The buyer defaults, and the VA pays $50,000 to the lender under the guarantee.

The seller can repay the $50,000 to the VA to restore the portion of entitlement tied to that loan.

Steps for the Seller:

Contact the VA Regional Loan Center to determine the repayment amount and process.

 

3. Using Remaining Entitlement

How it Works: If the seller has a remaining entitlement not used for the assumed loan, they can still purchase another property.

Example:

The seller originally had $100,000 of entitlement, with $50,000 tied to the assumed loan.

After the buyer defaults, $50,000 of entitlement is reduced, but the remaining $50,000 is still available for future use.

Limitations:

The available entitlement may limit the loan amount the seller can get without a down payment.

 

4. Partial Restoration

How it Works: If the seller repays only part of the VA claim (e.g., the amount needed to restore enough entitlement for a new loan), partial restoration is possible.

Example:

The seller repays $25,000 to the VA instead of the entire $50,000, restoring that portion of their entitlement.

 

Steps for Restoring Entitlement

 

Obtain a Certificate of Eligibility (COE):

Visit the VA eBenefits portal or work with a lender to obtain the COE.

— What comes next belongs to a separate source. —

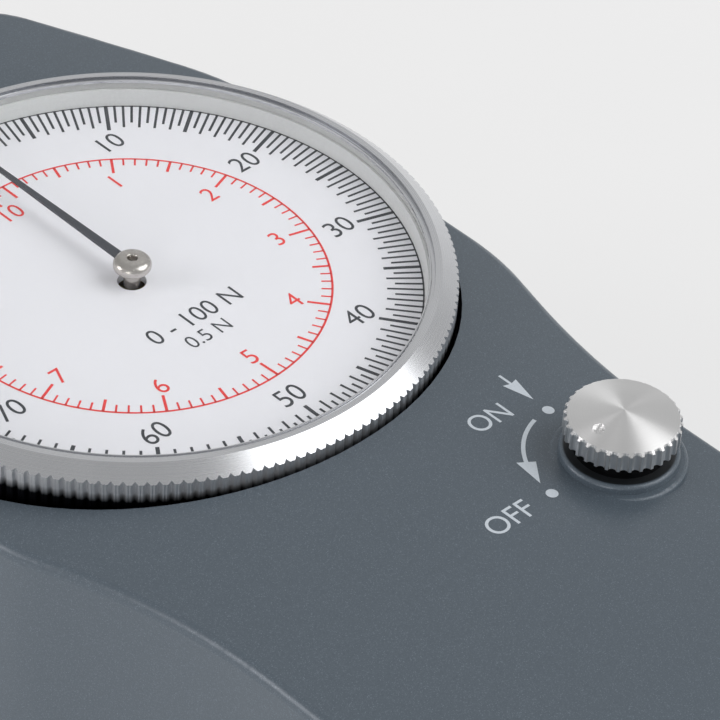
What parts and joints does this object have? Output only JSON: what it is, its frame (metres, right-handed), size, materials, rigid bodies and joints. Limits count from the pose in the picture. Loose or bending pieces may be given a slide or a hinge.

The COE will indicate how much entitlement remains or has been restored.

Contact the VA.

Please work with the VA Regional Loan Center to determine the necessary steps to restore entitlement.

Provide Documentation:

Submit proof of loan repayment or repayment to the VA (if applicable).

 

Key Considerations

Repayment is Not Always Mandatory: If you’re using the remaining entitlement for a smaller loan, repayment to restore the full entitlement might not be necessary.